Si elle n'est pas encore capable d'imiter l'intelligence humaine, l'intelligence artificielle peut désormais reproduire certains des mécanismes du cerveau humain. Les dernières semaines ont ainsi vu plusieurs outils démocratiser les avancées de l'intelligence artificielle dite "générative", qui s'appuie sur les techniques d'apprentissage à grande échelle des réseaux neuronaux pour créer des productions originales et cohérentes.
Le plus célèbre d'entre eux est sans nul doute le modèle de traitement de langage naturel ChatGPT, le phénomène technologique de ce début d'année qui cumule déjà des millions d'utilisateurs à travers le monde. Dans son sillage, des modèles d’apprentissages spécialisés dans la création de visuels, comme Midjourney ou Dall-E, capables de générer des images originales à partir de simples commandes écrites, ont aussi fait irruption dans le paysage médiatique, bousculant les secteurs de l'enseignement, du marketing et de la création.
Alors que les investisseurs s'arrachent ces nouvelles coqueluches du monde de l'intelligence artificielle, Google prépare sa contre-attaque. Attaqué sur son modèle, le géant publicitaire américain, qui investit depuis longtemps dans le machine learning, prévoirait de lancer une vingtaine de produits liés à l'IA au printemps prochain lors de sa grande conférence annuelle Google I/O, explorant de nombreux domaines, dont la création musicale.
Dans cette perspective, Google a publié le 26 janvier une première note scientifique sur MusicLM, un modèle capable de créer de la musique virtuelle dans n'importe quel genre sur simple demande. Cette IA, entraînée à partir d'une base de données de 280.000 heures de musique, fonctionne à partir de "prompts": il suffit de décrire dans une commande textuelle le genre de musique, la mélodie, l'ambiance ou les instruments souhaités pour qu'elle génère des fichiers sonores de 24 Hz cohérents de plusieurs minutes.
Pour accompagner leur article scientifique, les chercheurs de Google ont mis en ligne un site illustrant les capacités de leur algorithme musical.
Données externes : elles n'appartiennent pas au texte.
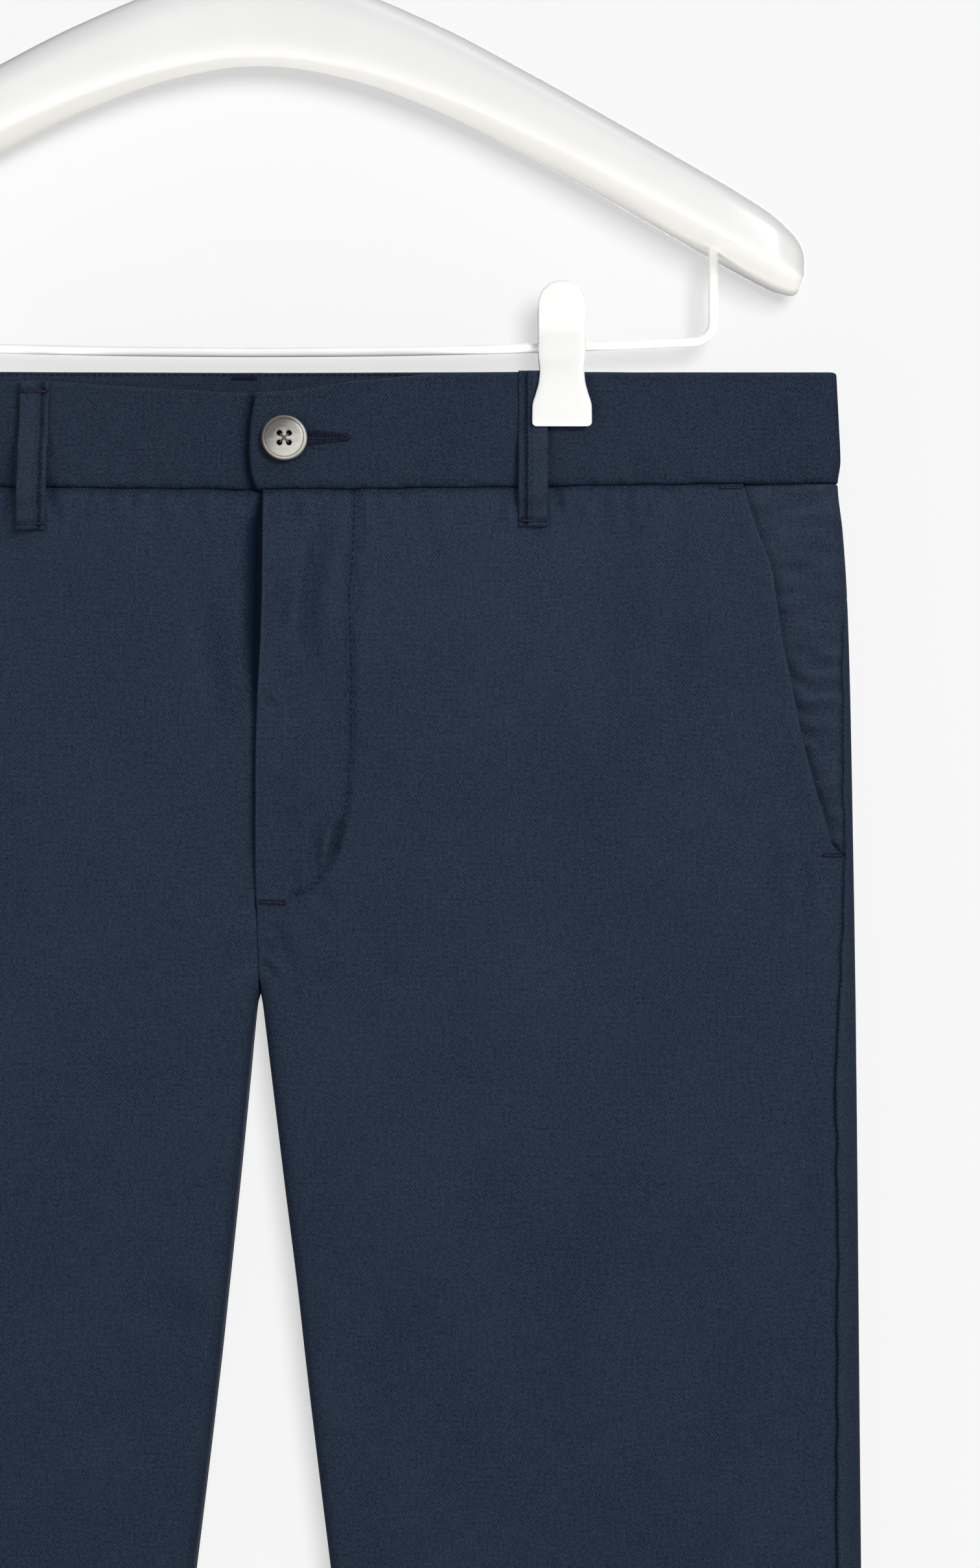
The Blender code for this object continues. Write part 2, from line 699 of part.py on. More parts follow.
def loop_lift(drop):
    """How far a loop stands off the cloth under it."""
    opened = ease((drop - LOOP["slot_top"]) / 7.0) * ease((LOOP["slot_bottom"] - drop) / 7.0)
    return SEAM + LOOP["slot"] * opened


def cloth_under(names, face, across, drop):
    """How far the outermost of the named pieces stands off the middle plane around a point."""
    reach, half = 2.5, LOOP["width"] / 2
    stands = []
    for name in names:
        mesh = bpy.data.objects[name].data
        tree = BVHTree.FromPolygons([v.co for v in mesh.vertices], [p.vertices for p in mesh.polygons])
        for dx in (-half, 0.0, half):
            for dz in (-reach, 0.0, reach):
                start = place(across + dx, face * 60.0, max(drop + dz, 0.5))
                hit = tree.ray_cast(start, Vector((0, -face, 0)))[0]
                if hit and hit.y * face > 0:
                    stands.append(abs(hit.y) / MM)
    return max(stands)


def make_loop(name, face, across, top, bottom, lean, material):
    half = LOOP["width"] / 2
    label = "left" if across > 0 else "right"
    under = ("waistband_" + label, ("front_" if face < 0 else "back_") + label)
    grids = [[], []]
    for share in LOOP_ROWS:
        drop = top + (bottom - top) * share
        middle = across + lean * share
        stand = cloth_under(under, face, middle, drop) + loop_lift(drop)
        for grid, thickness in zip(grids, (LOOP["cloth"], 0.0)):
            grid.append([place(middle + edge, face * (stand + thickness), drop)
                         for edge in (-half, half)])
    return wall(name, grids[0], grids[1], material)


# ---------------------------------------------------------------- button
def button_frame():
    """The point on the band's front under the button, and the way it faces."""
    x, drop = BUTTON["x"], BUTTON["drop"]
    step = BUTTON["radius"] / 2
    here = place(x, -stand_off(-1, x, drop), drop)
    aside = place(x + step, -stand_off(-1, x + step, drop), drop) - place(
        x - step, -stand_off(-1, x - step, drop), drop)
    outward = aside.cross(Vector((0, 0, 1))).normalized()
    return here, outward


def make_button(material):
    """A turned disc with a raised rim and a shallow well, bored with four holes."""
    radius, thick, rim = BUTTON["radius"], BUTTON["thick"], BUTTON["rim"]
    here, outward = button_frame()
    lift = 0.45
    profile = (
        # radius, height above the back
        (radius - 2.4, 0.0), (radius - 0.7, 0.5), (radius, 1.5), (radius - 0.25, thick - 0.5),
        (radius - rim / 2, thick), (radius - rim, thick - 0.35), (radius - rim - 0.6, thick - 0.5),
        (radius * 0.55, thick - BUTTON["well"]),
    )
    turn = Vector((0, 0, 1)).rotation_difference(outward)
    sides = 32
    rings = []
    for reach, height in profile:
        ring = []
        for k in range(sides):
            angle = 2.0 * math.pi * k / sides
            local = Vector((reach * math.cos(angle), reach * math.sin(angle), lift + height))
            ring.append(here + turn @ (local * MM))
        rings.append(ring)
    button = ringed("button", rings, material)
    half = BUTTON["holes"] / 2
    for dx in (-half, half):
        for dz in (-half, half):
            start = here + (Vector((dx, 0, dz)) - outward) * MM
            end = start + outward * 6.0 * MM
            apply_boolean(button, "DIFFERENCE", rod("drill", start, end, BUTTON["hole_radius"] * MM, 10))
    shade(button)
    return button


def make_shank(material):
    """The thread between the underlap and the button, through the buttonhole's eye."""
    here, outward = button_frame()
    start = here - outward * (BAND + 0.05 + 0.02) * MM
    end = here + outward * 0.15 * MM
    return rod("button_thread", start, end, BUTTON["shank"] * MM, 10, material)


def cut_buttonhole(band):
    here, outward = button_frame()
    eye = rod("eye", here - outward * (BAND + 0.1) * MM, here + outward * 2 * MM, BUTTON["eye"] * MM, 12)
    apply_boolean(band, "DIFFERENCE", eye)
    shade(band)


# ---------------------------------------------------------------- hanger
def make_arm(material):
    """One moulded arm from tip to tip, its underside sloping back, with sockets for the wires."""
    sides, boxy_top, boxy_bottom = 16, 2.6, 6.0
    rings = []
    for across in [-station for station in ARM_STATIONS[:0:-1]] + list(ARM_STATIONS):
        middle, height, depth = (read_table(ARM, column, abs(across)) for column in (1, 2, 3))
        ring = []
        for k in range(sides):
            angle = 2.0 * math.pi * (k + 0.5) / sides
            c, s = math.cos(angle), math.sin(angle)
            power = 2.0 / (boxy_top if s > 0 else boxy_bottom)
            y = depth / 2 * math.copysign(abs(c) ** power, c)
            z = height / 2 * math.copysign(abs(s) ** power, s)
            if s < 0:
                z -= ARM_TILT * (y / depth + 0.5) * min(1.0, depth / 30.0)
            ring.append(place(across, y, -middle - z))
        rings.append(ring)
    arm = ringed("hanger_arm", rings, material)
    clear = SEAM
    for side in (-1, 1):
        start = place(side * BAR["half"], 0.0, -BAR["top"] - clear)
        end = place(side * BAR["half"], 0.0, -BAR["top"] + 30.0)
        apply_boolean(arm, "DIFFERENCE", rod("socket", start, end, (BAR["wire"] + clear) * MM, 12))
    start = place(0.0, 0.0, -HOOK["stem_bottom"] + clear)
    end = place(0.0, 0.0, -HOOK["stem_bottom"] - 40.0)
    apply_boolean(arm, "DIFFERENCE", rod("socket", start, end, (HOOK["wire"] + clear) * MM, 12))
    shade(arm)
    return arm


def make_bar(material):
    """The wire bar: down from one arm's end, round a bend, across and up to the other."""
    half, bend, low = BAR["half"], BAR["bend"], BAR["middle"]
    run = half - bend

    def sag(x):
        return low + BAR["rise"] * (x / run) ** 2

    path = []
    for side in (-1, 1):
        corner = []
        corner.append(place(side * half, 0.0, -BAR["top"]))
        centre_up = sag(run) + bend
        for degrees in range(0, 91, 15):
            angle = math.radians(degrees)
            x = side * (run + bend * math.cos(angle))
            corner.append(place(x, 0.0, -(centre_up - bend * math.sin(angle))))
        path.append(corner)
    steps = 14
    middle = [-run + 2.0 * run * k / steps for k in range(1, steps)]
    across = [place(x, 0.0, -sag(x)) for x in middle]
    return tube("hanger_bar", path[0] + across + path[1][::-1], BAR["wire"] * MM, 10, material)


def make_hook(material):
    """The hook: stem up from the arm, round the rail and down to its open end."""
    wire = HOOK["wire"]
    turn_radius = HOOK["inside"] + wire
    centre = Vector((0.0, 0.0, -HOOK["inside"] * MM))
    arc = []
    steps = 20
    for k in range(steps + 1):
        degrees = HOOK["turn"] + (HOOK["open_to"] - HOOK["turn"]) * k / steps
        angle = math.radians(degrees)
        arc.append(centre + turn_radius * MM * Vector((math.cos(angle), 0.0, math.sin(angle))))
    first = arc[0]
    stem_top = Vector((0.0, 0.0, first.z - 0.014))
    leaving = math.radians(HOOK["turn"] - 90.0)
    handle = first + 0.011 * Vector((math.cos(leaving), 0.0, math.sin(leaving)))
    joint = stem_top + Vector((0.0, 0.0, 0.009))
    neck = []
    for k in range(1, 9):
        t = k / 9.0
        neck.append((1 - t) ** 3 * stem_top + 3 * (1 - t) ** 2 * t * joint
                    + 3 * (1 - t) * t ** 2 * handle + t ** 3 * first)
    bottom = place(0.0, 0.0, -HOOK["stem_bottom"])
    return tube("hanger_hook", [bottom, stem_top] + neck + arc, wire * MM, 12, material)


def bar_height(across):
    run = BAR["half"] - BAR["bend"]
    return BAR["middle"] + BAR["rise"] * (across / run) ** 2


def make_jaw(name, centre, face, knuckles, grip, material):
    """One jaw: a waisted plate with a grip along its tip and knuckles round the bar."""
    rings = []
    for up, half_width, inner, thick in JAW:
        ring = []
        for k in range(12):
            angle = 2.0 * math.pi * (k + 0.5) / 12
            c, s = math.cos(angle), math.sin(angle)
            x = half_width * math.copysign(abs(c) ** 0.3, c)
            y = inner + thick / 2 + thick / 2 * math.copysign(abs(s) ** 0.55, s)
            ring.append(place(centre + x, face * y, -up))
        rings.append(ring)
    jaw = ringed(name, rings, material)
    low, high = sorted((face * GRIP["inner"], face * (JAW[1][2] + GRIP["sunk"])))
    pad = block("grip", (centre + grip[0], low, GRIP["bottom"] - WAIST_DROP),
                (centre + grip[1], high, GRIP["top"] - WAIST_DROP))
    apply_boolean(jaw, "UNION", pad)
    up = bar_height(centre)
    for start, end in knuckles:
        for side in (-1, 1):
            ends = sorted((side * start, side * end))
            ring = rod("knuckle", place(centre + ends[0], 0.0, -up), place(centre + ends[1], 0.0, -up),
                       KNUCKLE["outer"] * MM, 14)
            low, high = sorted((0.0, face * KNUCKLE["web_end"]))
            web = block("web",
                        (centre + ends[0] + KNUCKLE["inset"], low, up - KNUCKLE["web"] - WAIST_DROP),
                        (centre + ends[1] - KNUCKLE["inset"], high, up + KNUCKLE["web"] - WAIST_DROP))
            apply_boolean(ring, "UNION", web)
            apply_boolean(jaw, "UNION", ring)
    bore = rod("bore", place(centre - 12, 0.0, -up), place(centre + 12, 0.0, -up),
               KNUCKLE["inner"] * MM, 14)
    apply_boolean(jaw, "DIFFERENCE", bore)
    shade(jaw)
    return jaw


def make_clip(label, side, plastic, steel):
    centre = side * CLIP_X
    # The left loop lies under part of the left front jaw, so its grip starts beside the loop.
    front_grip = (-3.4, 10.2) if side > 0 else (-10.2, 10.2)
    make_jaw("clip_%s_front" % label, centre, -1, ((5.6, 8.3),), front_grip, plastic)
    make_jaw("clip_%s_back" % label, centre, 1, ((2.9, 5.2),), (-10.2, 10.2), plastic)
    up = bar_height(centre)
    sleeve = rod("clip_%s_spring" % label, place(centre - 2.5, 0.0, -up), place(centre + 2.5, 0.0, -up),
                 KNUCKLE["sleeve"] * MM, 14, steel)
    bore = rod("bore", place(centre - 9, 0.0, -up), place(centre + 9, 0.0, -up),
               KNUCKLE["inner"] * MM, 14)
    apply_boolean(sleeve, "DIFFERENCE", bore)
    shade(sleeve)


# ---------------------------------------------------------------- the whole
def main():
    clear_scene()
    cloth = make_material("navy_twill", (0.021, 0.032, 0.056), 0.85)
    band_cloth = make_material("navy_twill_band", (0.021, 0.031, 0.054), 0.85)
    tape = make_material("zip_tape", (0.012, 0.016, 0.03), 0.8)
    horn = make_material("button_horn", (0.5, 0.49, 0.45), 0.3)
    thread = make_material("button_thread", (0.05, 0.03, 0.03), 0.8)
    white = make_material("white_plastic", (0.88, 0.87, 0.85), 0.35)
    wire = make_material("white_wire", (0.86, 0.87, 0.85), 0.35)
    steel = make_material("steel", (0.6, 0.6, 0.6), 0.3, 1.0)

    for label, side in (("left", 1), ("right", -1)):
        make_front("front_" + label, side, cloth)
        make_back("back_" + label, side, cloth)
        make_facing("pocket_facing_" + label, side, cloth)
        band = make_waistband("waistband_" + label, side, band_cloth)
        if side > 0:
            cut_buttonhole(band)
        make_clip(label, side, white, steel)
    make_zip(tape)
    make_shield(cloth)
    for name, face, across, top, bottom, lean in LOOPS:
        make_loop(name, face, across, top, bottom, lean, band_cloth)
    make_button(horn)
    make_shank(thread)
    make_arm(white)
    make_bar(wire)
    make_hook(steel)


main()
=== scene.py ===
"""The looks of the bermuda shorts on their clip hanger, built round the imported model.

The scene is in metres, in the model's frame: +Z up, +X to the wearer's left, and the front
faces -Y. A place on the garment is given in millimetres: across from the middle, drop below
the waist's top edge, and depth behind the middle plane.
"""
import json
import math

import bmesh
import bpy
import numpy as np
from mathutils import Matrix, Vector

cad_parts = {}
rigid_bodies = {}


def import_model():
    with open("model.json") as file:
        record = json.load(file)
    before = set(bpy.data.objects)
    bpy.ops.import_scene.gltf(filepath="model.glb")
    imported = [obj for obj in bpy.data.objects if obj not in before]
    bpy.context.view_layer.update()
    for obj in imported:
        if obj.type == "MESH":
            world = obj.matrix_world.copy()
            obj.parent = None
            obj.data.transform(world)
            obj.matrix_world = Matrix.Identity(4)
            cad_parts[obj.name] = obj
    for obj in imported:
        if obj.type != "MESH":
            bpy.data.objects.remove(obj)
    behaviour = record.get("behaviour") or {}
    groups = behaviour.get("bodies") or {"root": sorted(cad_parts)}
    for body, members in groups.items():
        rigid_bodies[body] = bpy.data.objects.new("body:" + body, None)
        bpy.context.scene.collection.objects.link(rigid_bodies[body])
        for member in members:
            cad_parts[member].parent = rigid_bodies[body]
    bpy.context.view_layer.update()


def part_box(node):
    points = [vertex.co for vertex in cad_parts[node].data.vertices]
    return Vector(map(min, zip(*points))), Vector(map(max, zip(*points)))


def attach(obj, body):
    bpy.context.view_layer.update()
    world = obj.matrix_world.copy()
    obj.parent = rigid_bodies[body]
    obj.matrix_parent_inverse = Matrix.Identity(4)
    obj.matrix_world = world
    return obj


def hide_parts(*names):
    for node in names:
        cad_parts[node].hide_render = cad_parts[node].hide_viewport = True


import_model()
MM = 0.001

# ---------------------------------------------------------------- sizes from the frame
WAIST_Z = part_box("waistband_left")[1].z
SOLID_DIP = 2.7     # the solid's waistband ends this far below its height at the sides


def lowest(node):
    """How far below the waist's top edge a node's solid ends, in mm."""
    return round((WAIST_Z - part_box(node)[0].z) / MM, 1)


LEG_END = lowest("front_left")
BAND_HEIGHT = lowest("waistband_left") - SOLID_DIP

# ---------------------------------------------------------------- sizes, mm, near the solids'
CLOTH = 1.4                 # wall of the turned and pressed cloth
BAND = 2.4                  # waistband, two layers and their interfacing
BAND_DIP = 2.6              # how much lower its seam lies at the centre front
BAND_DIP_REACH = 95.0       # and how far to each side the dip fades
BAND_RISE = 0.75            # the waistband's edge stands this far above its solid's
BACK_RISE = 0.45            # and its back this much more
EDGE = -0.02                # sewn edges meet: each runs this little past the seam
CROTCH = 227.0              # waist's top edge down to the crotch point
HEM = 32.0                  # height of the turned hem
INSEAM_FOLD = 12.0          # how far in the rounding along an inseam reaches
CLIP_X = 112.0              # each clip's distance from the middle
SIDE_FOLD = 12.0            # mm round the side's fold for a turn of 1, about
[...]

On y trouve par exemple des morceaux de 30 secondes illustrant "la bande originale d'un jeu d'arcade, rapide et optimiste, avec un riff de guitare accrocher" ou "une fusion de reggaeton et de musique dance électronique avec un son spatial d'un autre monde donnant l'impression d'être perdu dans l'espace et évoquant un sentiment d'émerveillement et de crainte", mais aussi des productions de 5 minutes de "techno mélodique" ou de "jazz relaxant".
Outre ces échantillons, le site comporte un mode "histoire" montre comment l'IA arrive à combiner plusieurs commandes (musique pour méditer, se réveiller puis courir) pour générer une bande son progressive. Un mode "Conditionnement" permet de générer de multiples déclinaisons d'un même air, en l'occurrence Bella Ciao décliné à la guitare, en fredonnant, au saxophone, au synthétiseur électronique ou en version air d'opéra.
Même si tous les sons ne sont pas très aboutis, la plateforme donne à voir un aperçu des capacités de l'algorithme, qui serait, d'après les ingénieurs de Google, largement au-dessus des modèles précédents. Contrairement à ChatGPT, le programme n'a pas été rendu accessible au public. Les chercheurs de Google expliquent que le développement de ce type d'IA soulève des problèmes de copyright, leur modèle s'entraînant sur des œuvres qui sont protégées par le droit d'auteur. D'autres projets de générateurs sont dans les cartons en parallèle, notamment Jukebox par OpenAI. Le site spécialisé TechCrunch rappelle que plusieurs procès en cours devant les tribunaux américains devraient préciser le cadre juridique en vigueur à l'avenir autour de ces systèmes d'aide à la création musicale.